DI's conflict is a bit like the skirmish, but with less bluffing oddly enough. As for lost ruins deckbuilding, i thought overall the game was a safe design and didn't push anything to a point where i was really intrigued by it.
I have a feeling this game is lacking in visual design. Everything is very vibrant and has so many details, that it's very difficult to read information from the table at a glance.
Love the theme and components. But designer to designer, what did you think about the decision space?
I’m having trouble putting my finger on it, but it didn’t feel right. Not rewarding maybe? Because I could chose most any action with any resource and gain any resource as a reward. I’ve noticed this is lots of popular, newer games. I imagine the intention was to make it so that players never feel stuck... but when there are ~ 8 types of components you can acquire, and they all involve a wide distribution of mostly the same resources... I feel like there’s no real reason to go hard on “artifact cards” v playing as a generalist.
The only incentives I see to select between components (cards, tiles, idols, etc) are 1. immediate availability and 2. How/how often they would reactivate. ...Making the gameplay feel mostly like a blindfolded tactical optimization puzzle, and making the resources feel completely abstracted.
I’m not sure if I’m making sense, just wondering if anyone else noticed or felt this.
Cheers!
Yeah Scott, i think you nailed it. It was far looser than the Raiders game in that respect. I never really felt blocked out or unable to act and do something
This was enjoyable but a very forgettable game
"Conveniently uninhabited" - seems for some games it's easier for them to just side step the ramifications of colonial powers looting the history of local regions, rather than addressing it...
Yep, that's exactly the point I wanted to make there too. The whole pulp archeology trope is pretty heavy with colonialist ideas, its very convenient there are no indigenous people here.
@@3MBG I figured that might've been how you felt, just based on the tone when you said that phrase!
Couldn't follow this explanation at all.
The funny thing about this comment, is it's telling on you, not me ;)
@@3MBGWell, no.
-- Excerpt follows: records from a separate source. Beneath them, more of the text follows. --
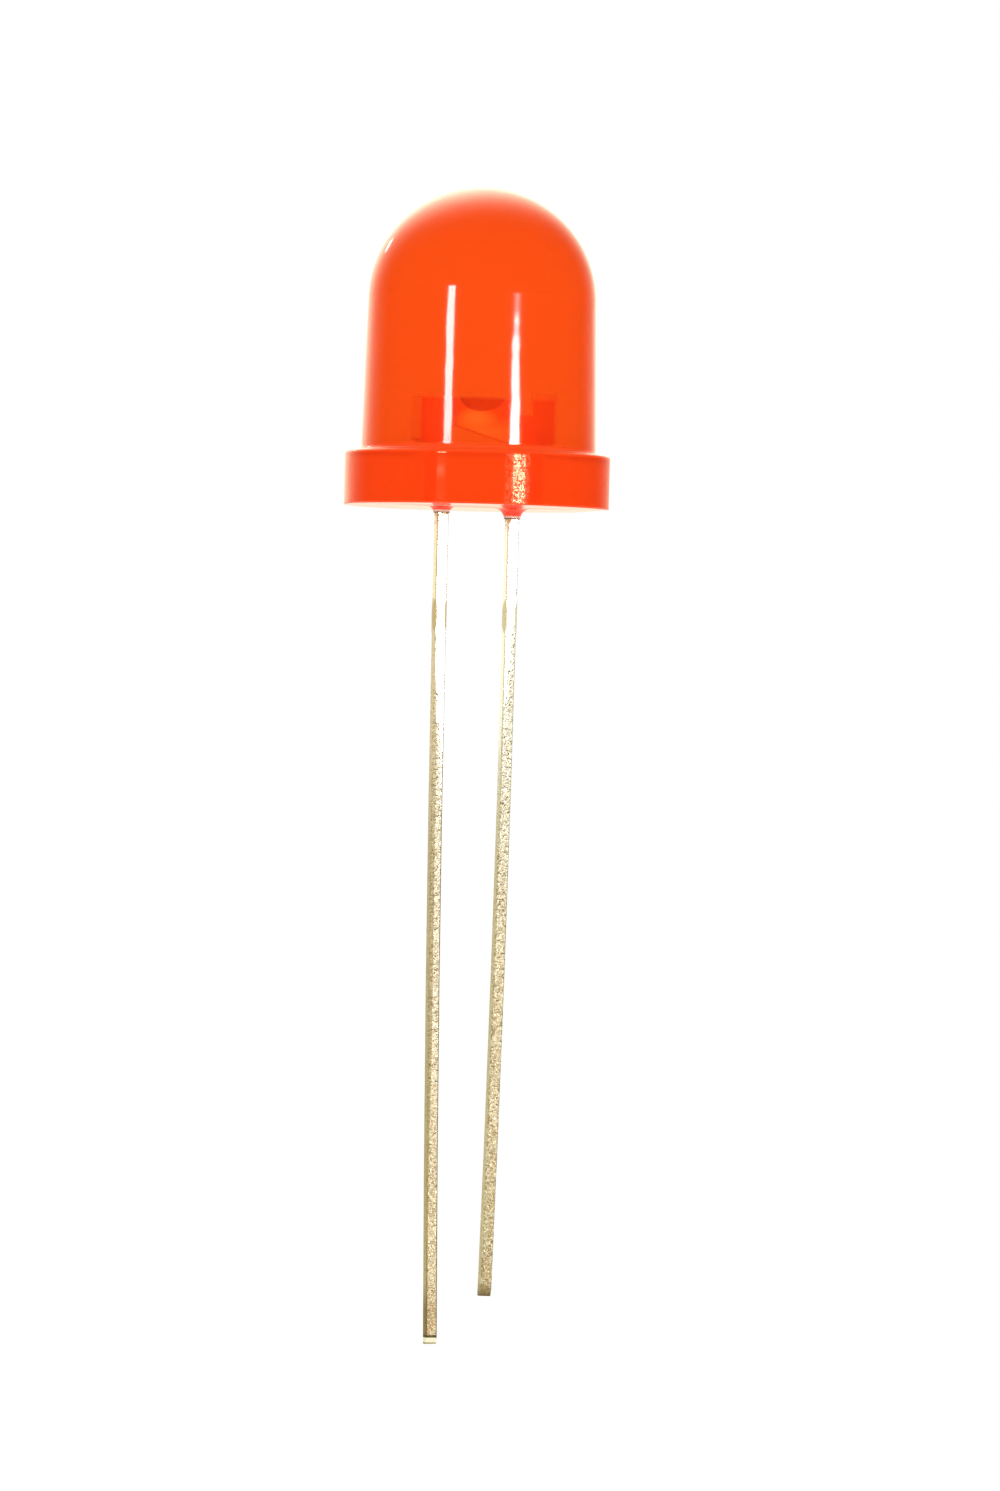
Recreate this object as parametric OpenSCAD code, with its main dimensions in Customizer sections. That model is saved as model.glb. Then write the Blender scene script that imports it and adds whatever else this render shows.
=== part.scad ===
// Round 8 mm through hole LED with a tinted lens, upright on its own axis as it stands on a board:
// the seating plane is z = 0, +Z runs to the dome, -Y is the front, the anode lead is at -X and
// the cathode lead at +X, with the flat of the flange beside it.

/* [Lens] */
// Height from the seating plane to the top of the dome
lens_h = 11; // [9:0.1:14]
// Radius of the dome
dome_r = 3.92; // [3.6:0.02:4.1]
// Mould draft of the lens side, degrees from the axis
lens_draft = 1.3; // [0.5:0.1:2]

/* [Flange] */
// Thickness of the flange
flange_t = 1.85; // [1:0.05:2.2]
// How far the flange stands out from the foot of the lens side
flange_step = 0.56; // [0.3:0.02:1]
// Radius on the upper edge of the flange
flange_edge = 0.12; // [0.05:0.01:0.2]
// How far the cathode flat lies outside the foot of the lens side
flat_step = 0.02; // [0.01:0.01:0.2]

/* [Resin at the lead exits] */
// Height that the resin climbs down the anode lead
anode_meniscus_h = 0.22; // [0.1:0.02:0.5]
// Height that the resin climbs down the cathode lead
cathode_meniscus_h = 0.36; // [0.1:0.02:0.6]
// Thickness of the resin at the end of that climb, outside the corners of the lead
meniscus_lip = 0.03; // [0.01:0.01:0.06]

/* [Leads] */
// Distance between the lead centres at the seating plane
lead_pitch = 2.54; // [2.3:0.02:2.8]
// Width of a lead, across the front
lead_w = 0.4; // [0.35:0.01:0.5]
// Thickness of the lead frame sheet
sheet_t = 0.4; // [0.35:0.01:0.5]
// How far the coined corners of a lead are cut back
lead_round = 0.03; // [0.01:0.005:0.05]
// Length of the anode lead below the seating plane
anode_len = 28.75; // [15:0.05:32]
// Length of the cathode lead below the seating plane
cathode_len = 27.1; // [14:0.05:30]
// Inward bow of the anode lead over its length, degrees
anode_bow_angle = 1.35; // [0.5:0.05:3]
// Inward bow of the cathode lead over its length, degrees
cathode_bow_angle = 1.24; // [0.5:0.02:3]

/* [Dam bar stubs] */
// Distance from the seating plane to the sheared stubs
dam_from = 3.15; // [2:0.05:5]
// Height of the sheared stubs
dam_h = 1.15; // [0.6:0.05:1.6]
// How far the stubs stand out from each side of a lead
dam_nub = 0.015; // [0.01:0.005:0.1]

/* [Sheared tips] */
// Height of the bevel at the anode tip
anode_bevel_h = 0.22; // [0.1:0.01:0.4]
// Height of the bevel at the cathode tip
cathode_bevel_h = 0.4; // [0.1:0.01:0.6]
// How deep the bevels run into the thickness of the lead
bevel_depth = 0.13; // [0.05:0.01:0.25]

/* [Anode post] */
// Height of the post above the seating plane
post_top = 3.76; // [3.3:0.02:4.2]
// Height at which the post widens from the lead
post_from = 2.1; // [1.2:0.05:2.6]
// How far the post stands out past the outer side of the lead
post_out = 0.16; // [0:0.02:0.3]
// How far the post reaches in past the inner side of the lead
post_in = 0.19; // [0.05:0.01:0.22]

/* [Cathode anvil] */
// Height of the cup rim above the seating plane
cup_top = 3.7; // [3.3:0.02:4.1]
// Height of the outer wing above the cup rim
wing_rise = 0.2; // [0:0.02:0.4]
// How far the wing stands out past the outer side of the lead
wing_out = 0.26; // [0.04:0.02:0.4]
// Width of the wing
wing_w = 0.55; // [0.3:0.05:0.6]
// Width of the shoulder between the cup and the notch
shoulder_w = 0.2; // [0.05:0.01:0.25]
// Depth of the notch beside the wing, below the cup rim
notch_d = 0.55; // [0.3:0.05:0.8]
// Depth of the anvil plate below the cup rim, at its inner edge
anvil_d = 0.95; // [0.85:0.05:1.2]
// Height at which the anvil widens from the lead
anvil_from = 2; // [1.2:0.05:2.3]

/* [Reflector cup] */
// Outer radius of the cup at its rim
cup_out_r = 0.6; // [0.55:0.01:0.65]
// Depth of the bowl that the struck cup pushes out of the sheet
bowl_d = 0.5; // [0.45:0.01:0.58]
// Width of the cup rim
cup_rim = 0.12; // [0.05:0.01:0.15]
// Depth of the cup
cup_d = 0.33; // [0.25:0.01:0.38]
// Radius of the cup floor
cup_floor_r = 0.27; // [0.25:0.01:0.3]

/* [Chip and wire] */
// Side of the square chip
die_w = 0.3; // [0.2:0.01:0.32]
// Height of the chip
die_h = 0.16; // [0.1:0.01:0.2]
// Thickness of the silver epoxy under the chip
attach_t = 0.02; // [0.01:0.005:0.04]
// How far the silver epoxy shows past the corners of the chip
attach_margin = 0.01; // [0.005:0.005:0.02]
// Radius of the bond wire
wire_r = 0.0125; // [0.01:0.0025:0.02]
// Height of the wire loop above the line between its ends
wire_loop = 0.34; // [0.2:0.02:0.5]
// Radius of the ball and of the stitch that bond the wire
bond_r = 0.045; // [0.04:0.005:0.07]
// Height of the ball and of the stitch
bond_h = 0.04; // [0.03:0.005:0.05]

/* [Hidden] */

// Facets of the previewed curves
round_fn = 96;
small_fn = 40;
wire_fn = 16;
// Facets of a full turn, of which a bowed lead takes a degree or two
bow_fn = 4800;
// Room by which a cutting shape reaches past what it cuts
past = 1;

// Lens: the dome ends where the drafted side is tangent to it
dome_z = lens_h - dome_r;
side_top_z = dome_z + dome_r * sin(lens_draft);
side_top_r = dome_r * cos(lens_draft);
side_foot_r = side_top_r + (side_top_z - flange_t) * tan(lens_draft);

// Flange
flange_r = side_foot_r + flange_step;
flat_x = side_foot_r + flat_step;

// Leads
lead_x = lead_pitch / 2;
lead_corner_r = norm([lead_w, sheet_t]) / 2 - lead_round;
lead_inner_x = lead_x - lead_w / 2;
lead_outer_x = lead_x + lead_w / 2;

// Anode post, as distances from the axis
post_outer_x = lead_outer_x + post_out;
post_inner_x = lead_inner_x - post_in;
post_mid_x = (post_outer_x + post_inner_x) / 2;

// Cathode anvil
wing_top = cup_top + wing_rise;
wing_outer_x = lead_outer_x + wing_out;
wing_inner_x = wing_outer_x - wing_w;
shoulder_x = cup_out_r + shoulder_w;
notch_z = cup_top - notch_d;

// Reflector cup: the bowl is a cap of a sphere
bowl_r = (cup_out_r * cup_out_r + bowl_d * bowl_d) / (2 * bowl_d);
cup_in_r = cup_out_r - cup_rim;
cup_floor_z = cup_top - cup_d;
die_z = cup_floor_z + attach_t;
attach_r = die_w / sqrt(2) + attach_margin;

// Bond wire: an arc from the ball on the chip to the stitch on the post
wire_start = [0, die_z + die_h + bond_h / 2];
wire_end = [-post_mid_x, post_top + bond_h / 2];
wire_chord = norm(wire_end - wire_start);
wire_arc_r = (wire_chord * wire_chord / 4 + wire_loop * wire_loop) / (2 * wire_loop);
wire_half = wire_loop <= wire_arc_r
    ? asin(wire_chord / 2 / wire_arc_r)
    : 180 - asin(wire_chord / 2 / wire_arc_r);
wire_lean = atan2(wire_end[1] - wire_start[1], wire_start[0] - wire_end[0]);
wire_drop = wire_arc_r - wire_loop;
wire_centre = (wire_start + wire_end) / 2 - wire_drop * [sin(wire_lean), cos(wire_lean)];

// Half of the lens section: dome, drafted side and flange with its rounded upper edge
module lens_profile() {
    intersection() {
        translate([0, dome_z])
            circle(dome_r, $fn = round_fn);
        translate([0, side_top_z])
            square([dome_r, dome_r]);
    }
    polygon([
        [0, 0], [side_foot_r, 0], [side_foot_r, flange_t],
        [side_top_r, side_top_z], [0, side_top_z],
    ]);
    square([flange_r, flange_t - flange_edge]);
    square([flange_r - flange_edge, flange_t]);
    translate([flange_r - flange_edge, flange_t - flange_edge])
        circle(flange_edge, $fn = small_fn);
}

// Resin drawn down a lead in a hollow curve, with its foot on the seating plane
module meniscus(h) {
    lip_r = lead_corner_r + meniscus_lip;
    rotate_extrude($fn = small_fn)
        difference() {
            translate([0, -h])
                square([lip_r + h, h]);
            translate([lip_r + h, -h])
                circle(h, $fn = small_fn);
        }
}

// The cast lens before the metal is taken out of it, with the flat on the cathode side
module lens_blank() {
    difference() {
        rotate_extrude($fn = round_fn)
            lens_profile();
        translate([flat_x, -flange_r - past, -past])
            cube([flange_r, 2 * (flange_r + past), flange_t + 2 * past]);
    }
    translate([-lead_x, 0, 0])
        meniscus(anode_meniscus_h);
    translate([lead_x, 0, 0])
        meniscus(cathode_meniscus_h);
}

// Section of a lead with coined corners
module lead_section(extra_w = 0) {
    intersection() {
        square([lead_w + 2 * extra_w, sheet_t], center = true);
        circle(lead_corner_r + extra_w, $fn = small_fn);
    }
}

// Radius of curvature of a lead that turns by bow degrees in len
function bow_r(len, bow) = len / (bow * PI / 180);

// Part of a bowed lead from from_len to to_len below the seating plane, curving to -X
module bowed(len, bow, from_len, to_len, extra_w = 0) {
    r = bow_r(len, bow);
    translate([-r, 0, 0])
        rotate([-90, 0, 0])
            rotate([0, 0, bow * from_len / len])
                rotate_extrude(angle = bow * (to_len - from_len) / len, $fn = bow_fn)
                    translate([r, 0])
                        lead_section(extra_w);
}

// Puts its children at the tip of a bowed lead, with +Z up the lead
module at_tip(len, bow) {
    r = bow_r(len, bow);
    translate([-r, 0, 0])
        rotate([0, bow, 0])
            translate([r, 0, 0])
                children();
}

// Wedge that the cropping tool takes off the front of a tip
module tip_bevel(h) {
    run = past / h * bevel_depth;
    rotate([90, 0, 90])
        linear_extrude(lead_w + 2 * past, center = true)
            polygon([
                [-sheet_t / 2 - run, h + past], [-sheet_t / 2 - run, -past],
                [-sheet_t / 2 + bevel_depth + run, -past],
            ]);
}

// Lead outside and inside the lens, curving to -X, and run up by its own width into the head that begins at head_z
module lead(len, bow, head_z, bevel_h) {
    linear_extrude(head_z + lead_w)
        lead_section();
    difference() {
        union() {
            bowed(len, bow, 0, len);
            bowed(len, bow, dam_from, dam_from + dam_h, dam_nub);
        }
        at_tip(len, bow)
            tip_bevel(bevel_h);
    }
}

// Stamps an outline given as [x, z] points out of the lead frame sheet
module stamped(points) {
    rotate([90, 0, 0])
        linear_extrude(sheet_t, center = true)
            polygon(points);
}

module anode_metal() {
    translate([-lead_x, 0, 0])
        mirror([1, 0, 0])
            lead(anode_len, anode_bow_angle, post_from, anode_bevel_h);
    stamped([
        [-lead_inner_x, post_from],
        [-post_inner_x, post_from + post_in],
        [-post_inner_x, post_top],
        [-post_outer_x, post_top],
        [-post_outer_x, post_from + post_out],
        [-lead_outer_x, post_from],
    ]);
}

// Solid bowl that the punch pushes out on both faces of the sheet
module cup_bowl() {
    intersection() {
        translate([0, 0, cup_top - bowl_d + bowl_r])
            sphere(bowl_r, $fn = small_fn);
        translate([-past, -past, cup_top - bowl_d - past])
            cube([2 * past, 2 * past, bowl_d + past]);
    }
}

module cathode_metal() {
    translate([lead_x, 0, 0])
        lead(cathode_len, cathode_bow_angle, anvil_from, cathode_bevel_h);
    difference() {
        union() {
            stamped([
                [lead_outer_x, anvil_from],
                [wing_outer_x, anvil_from + wing_out],
                [wing_outer_x, wing_top],
                [wing_inner_x, wing_top],
                [wing_inner_x, notch_z],
                [shoulder_x, notch_z],
                [shoulder_x, cup_top],
                [-cup_out_r, cup_top],
                [-cup_out_r, cup_top - anvil_d],
                [lead_inner_x, anvil_from],
            ]);
            cup_bowl();
        }
        translate([0, 0, cup_floor_z])
            cylinder(2 * cup_d, cup_floor_r, 2 * cup_in_r - cup_floor_r, $fn = small_fn);
    }
}

module die_solid() {
    translate([-die_w / 2, -die_w / 2, die_z])
        cube([die_w, die_w, die_h]);
}

module attach_solid() {
    translate([0, 0, cup_floor_z])
        cylinder(attach_t, attach_r, attach_r, $fn = small_fn);
}

module wire_solid() {
    translate([wire_centre[0], 0, wire_centre[1]])
        rotate([90, 0, 0])
            rotate([0, 0, 90 - wire_half - wire_lean])
                rotate_extrude(angle = 2 * wire_half, $fn = round_fn)
                    translate([wire_arc_r, 0])
                        circle(wire_r, $fn = wire_fn);
    for (bond = [wire_start, wire_end])
        translate([bond[0], 0, bond[1] - bond_h / 2])
            cylinder(bond_h, bond_r, bond_r, $fn = small_fn);
}

module epoxy_lens() {
    color([1, 0.33, 0.08, 0.8])
        difference() {
            lens_blank();
            anode_metal();
            cathode_metal();
            die_solid();
            attach_solid();
            wire_solid();
        }
}

module anode_lead() {
    color([0.85, 0.8, 0.7])
        anode_metal();
}

module cathode_lead() {
    color([0.82, 0.77, 0.67])
        cathode_metal();
}

module led_die() {
    color([0.35, 0.3, 0.3])
        die_solid();
}

module die_attach() {
    color([0.75, 0.75, 0.76])
        attach_solid();
}

module bond_wire() {
    color([0.9, 0.72, 0.3])
        wire_solid();
}

epoxy_lens();
anode_lead();
cathode_lead();
led_die();
die_attach();
bond_wire();
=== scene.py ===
"""A round 8 mm through hole LED, dressed for its portrait: tinted epoxy casting, tinned steel leads, and the
chip, silver epoxy and gold wire inside. Everything is in metres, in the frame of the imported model: the seating
plane is z = 0, +Z runs to the dome, -Y is the front, and the cathode is at +X."""
from math import asin, atan2, cos, pi, radians, sin, sqrt, tan
import bpy
from mathutils import Matrix, Vector


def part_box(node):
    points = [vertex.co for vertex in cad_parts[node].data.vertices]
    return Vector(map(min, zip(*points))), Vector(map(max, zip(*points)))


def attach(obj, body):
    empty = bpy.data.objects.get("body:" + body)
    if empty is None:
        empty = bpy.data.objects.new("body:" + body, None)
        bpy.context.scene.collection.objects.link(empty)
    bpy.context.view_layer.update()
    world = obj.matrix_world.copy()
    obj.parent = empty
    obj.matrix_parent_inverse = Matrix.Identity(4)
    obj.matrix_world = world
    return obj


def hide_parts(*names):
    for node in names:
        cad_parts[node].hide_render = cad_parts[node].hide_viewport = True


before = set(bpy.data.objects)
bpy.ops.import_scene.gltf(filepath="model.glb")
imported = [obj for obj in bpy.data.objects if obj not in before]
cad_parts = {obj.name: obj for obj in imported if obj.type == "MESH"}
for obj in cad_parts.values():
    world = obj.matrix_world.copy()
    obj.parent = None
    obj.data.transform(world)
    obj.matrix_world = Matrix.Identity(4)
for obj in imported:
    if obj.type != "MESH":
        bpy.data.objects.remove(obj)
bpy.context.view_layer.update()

MM = 0.001

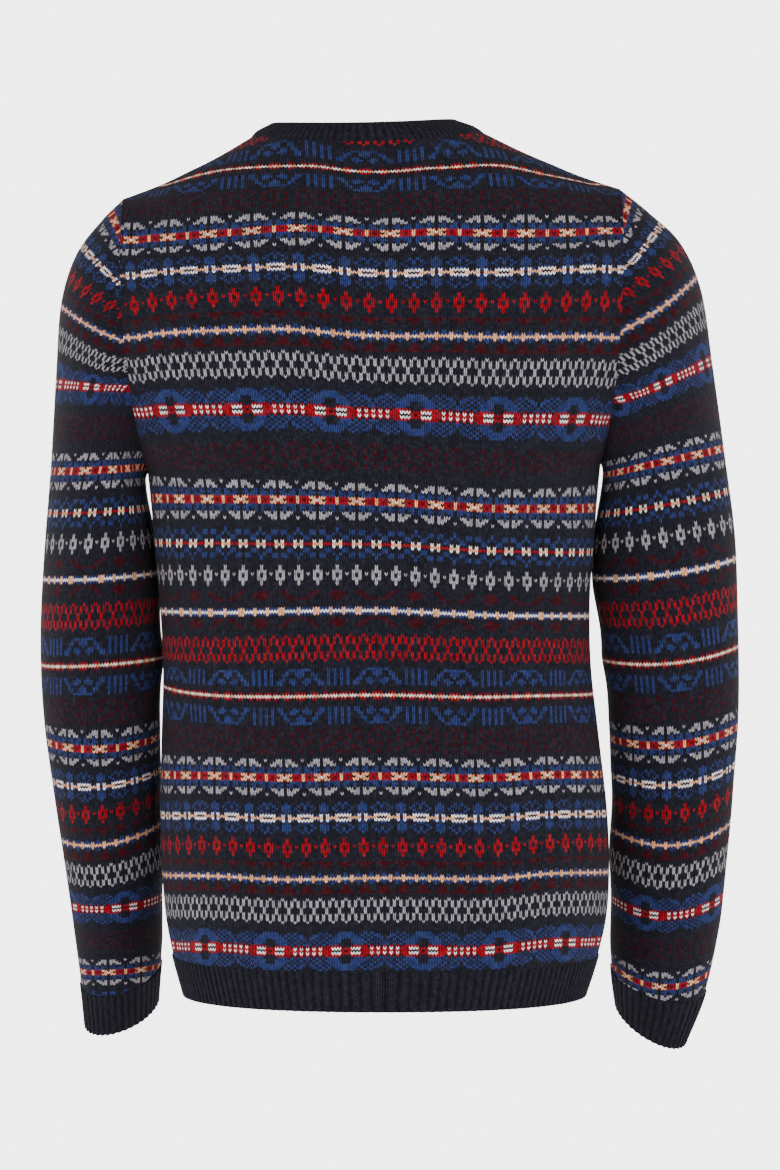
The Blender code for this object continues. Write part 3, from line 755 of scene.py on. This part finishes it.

You make some great videos but for a three minute intro the first half is too bogged down in technical details that don’t help make clear what’s really going on in the overall game.
I dislike this static game. The board, for what it is, shouldn’t be static. Mage knights tile placement eclipses this. The research track is way way to powerful and it took my group of 4 3 hours to play. Tooooo long.
3 hours? We played 4 player games in just over an hour.